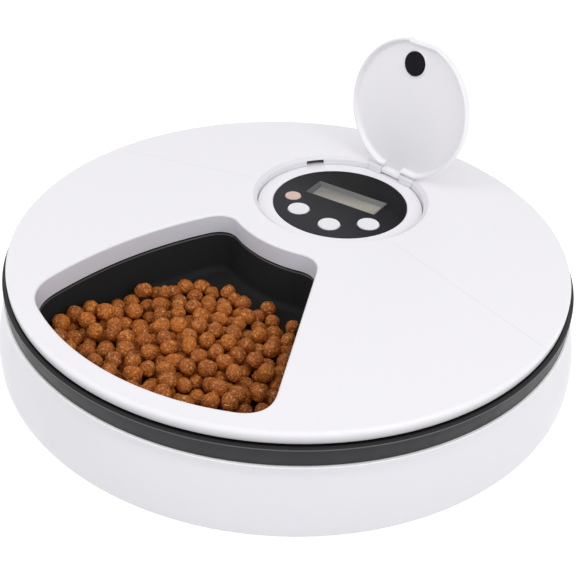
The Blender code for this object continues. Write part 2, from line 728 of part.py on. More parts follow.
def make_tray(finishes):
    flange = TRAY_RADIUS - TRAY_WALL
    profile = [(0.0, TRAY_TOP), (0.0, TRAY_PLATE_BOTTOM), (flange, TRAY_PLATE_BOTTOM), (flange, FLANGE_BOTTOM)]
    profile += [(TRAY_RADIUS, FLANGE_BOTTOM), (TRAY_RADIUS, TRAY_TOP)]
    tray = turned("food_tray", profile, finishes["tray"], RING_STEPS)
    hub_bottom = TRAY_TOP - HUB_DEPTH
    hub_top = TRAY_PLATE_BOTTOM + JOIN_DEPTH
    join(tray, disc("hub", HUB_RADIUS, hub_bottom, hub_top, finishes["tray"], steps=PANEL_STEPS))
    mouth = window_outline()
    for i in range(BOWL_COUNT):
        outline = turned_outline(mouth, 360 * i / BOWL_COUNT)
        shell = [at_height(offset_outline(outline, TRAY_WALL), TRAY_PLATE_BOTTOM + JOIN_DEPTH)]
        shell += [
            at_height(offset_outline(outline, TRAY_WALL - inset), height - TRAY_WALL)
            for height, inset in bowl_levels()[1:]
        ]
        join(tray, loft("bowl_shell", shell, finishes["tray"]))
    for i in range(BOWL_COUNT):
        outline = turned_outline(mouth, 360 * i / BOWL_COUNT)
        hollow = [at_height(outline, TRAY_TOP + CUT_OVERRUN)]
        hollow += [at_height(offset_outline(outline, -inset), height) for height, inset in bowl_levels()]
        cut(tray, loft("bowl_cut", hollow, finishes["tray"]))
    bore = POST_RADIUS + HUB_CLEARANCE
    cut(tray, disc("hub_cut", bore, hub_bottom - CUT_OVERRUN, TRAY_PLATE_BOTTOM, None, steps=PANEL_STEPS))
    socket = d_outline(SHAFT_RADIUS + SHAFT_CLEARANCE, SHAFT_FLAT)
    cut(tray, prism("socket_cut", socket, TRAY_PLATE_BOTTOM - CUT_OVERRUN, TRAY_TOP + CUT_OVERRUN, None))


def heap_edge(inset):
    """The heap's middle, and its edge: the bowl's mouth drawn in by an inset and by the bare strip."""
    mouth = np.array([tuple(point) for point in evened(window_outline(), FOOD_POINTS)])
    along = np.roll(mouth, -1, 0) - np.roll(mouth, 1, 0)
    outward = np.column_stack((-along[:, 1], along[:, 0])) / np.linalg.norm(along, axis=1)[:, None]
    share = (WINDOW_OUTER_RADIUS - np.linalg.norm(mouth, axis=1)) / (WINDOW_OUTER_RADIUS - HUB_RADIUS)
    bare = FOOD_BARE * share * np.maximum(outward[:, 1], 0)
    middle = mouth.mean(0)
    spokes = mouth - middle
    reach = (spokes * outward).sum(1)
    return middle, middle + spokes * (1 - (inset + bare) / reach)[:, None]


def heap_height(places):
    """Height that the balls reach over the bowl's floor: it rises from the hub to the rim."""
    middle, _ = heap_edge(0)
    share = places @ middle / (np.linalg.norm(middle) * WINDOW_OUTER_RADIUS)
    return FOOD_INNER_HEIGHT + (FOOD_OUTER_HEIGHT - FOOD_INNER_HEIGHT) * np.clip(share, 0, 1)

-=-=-

Please restate the whole listing word for word.

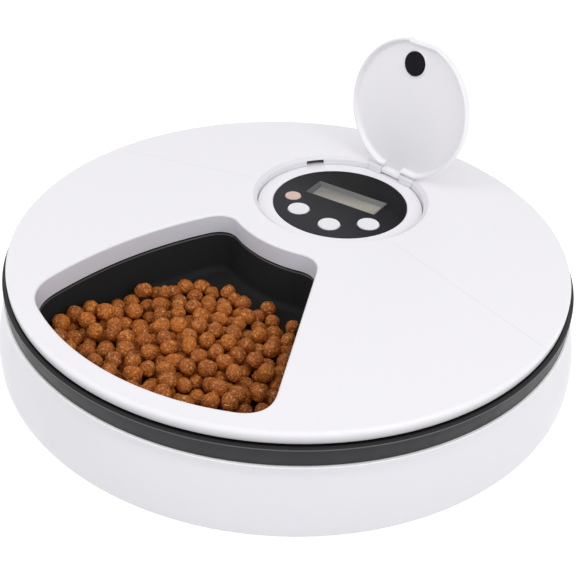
The Blender code for this object continues. Write part 2, from line 728 of part.py on. More parts follow.
def make_tray(finishes):
    flange = TRAY_RADIUS - TRAY_WALL
    profile = [(0.0, TRAY_TOP), (0.0, TRAY_PLATE_BOTTOM), (flange, TRAY_PLATE_BOTTOM), (flange, FLANGE_BOTTOM)]
    profile += [(TRAY_RADIUS, FLANGE_BOTTOM), (TRAY_RADIUS, TRAY_TOP)]
    tray = turned("food_tray", profile, finishes["tray"], RING_STEPS)
    hub_bottom = TRAY_TOP - HUB_DEPTH
    hub_top = TRAY_PLATE_BOTTOM + JOIN_DEPTH
    join(tray, disc("hub", HUB_RADIUS, hub_bottom, hub_top, finishes["tray"], steps=PANEL_STEPS))
    mouth = window_outline()
    for i in range(BOWL_COUNT):
        outline = turned_outline(mouth, 360 * i / BOWL_COUNT)
        shell = [at_height(offset_outline(outline, TRAY_WALL), TRAY_PLATE_BOTTOM + JOIN_DEPTH)]
        shell += [
            at_height(offset_outline(outline, TRAY_WALL - inset), height - TRAY_WALL)
            for height, inset in bowl_levels()[1:]
        ]
        join(tray, loft("bowl_shell", shell, finishes["tray"]))
    for i in range(BOWL_COUNT):
        outline = turned_outline(mouth, 360 * i / BOWL_COUNT)
        hollow = [at_height(outline, TRAY_TOP + CUT_OVERRUN)]
        hollow += [at_height(offset_outline(outline, -inset), height) for height, inset in bowl_levels()]
        cut(tray, loft("bowl_cut", hollow, finishes["tray"]))
    bore = POST_RADIUS + HUB_CLEARANCE
    cut(tray, disc("hub_cut", bore, hub_bottom - CUT_OVERRUN, TRAY_PLATE_BOTTOM, None, steps=PANEL_STEPS))
    socket = d_outline(SHAFT_RADIUS + SHAFT_CLEARANCE, SHAFT_FLAT)
    cut(tray, prism("socket_cut", socket, TRAY_PLATE_BOTTOM - CUT_OVERRUN, TRAY_TOP + CUT_OVERRUN, None))


def heap_edge(inset):
    """The heap's middle, and its edge: the bowl's mouth drawn in by an inset and by the bare strip."""
    mouth = np.array([tuple(point) for point in evened(window_outline(), FOOD_POINTS)])
    along = np.roll(mouth, -1, 0) - np.roll(mouth, 1, 0)
    outward = np.column_stack((-along[:, 1], along[:, 0])) / np.linalg.norm(along, axis=1)[:, None]
    share = (WINDOW_OUTER_RADIUS - np.linalg.norm(mouth, axis=1)) / (WINDOW_OUTER_RADIUS - HUB_RADIUS)
    bare = FOOD_BARE * share * np.maximum(outward[:, 1], 0)
    middle = mouth.mean(0)
    spokes = mouth - middle
    reach = (spokes * outward).sum(1)
    return middle, middle + spokes * (1 - (inset + bare) / reach)[:, None]


def heap_height(places):
    """Height that the balls reach over the bowl's floor: it rises from the hub to the rim."""
    middle, _ = heap_edge(0)
    share = places @ middle / (np.linalg.norm(middle) * WINDOW_OUTER_RADIUS)
    return FOOD_INNER_HEIGHT + (FOOD_OUTER_HEIGHT - FOOD_INNER_HEIGHT) * np.clip(share, 0, 1)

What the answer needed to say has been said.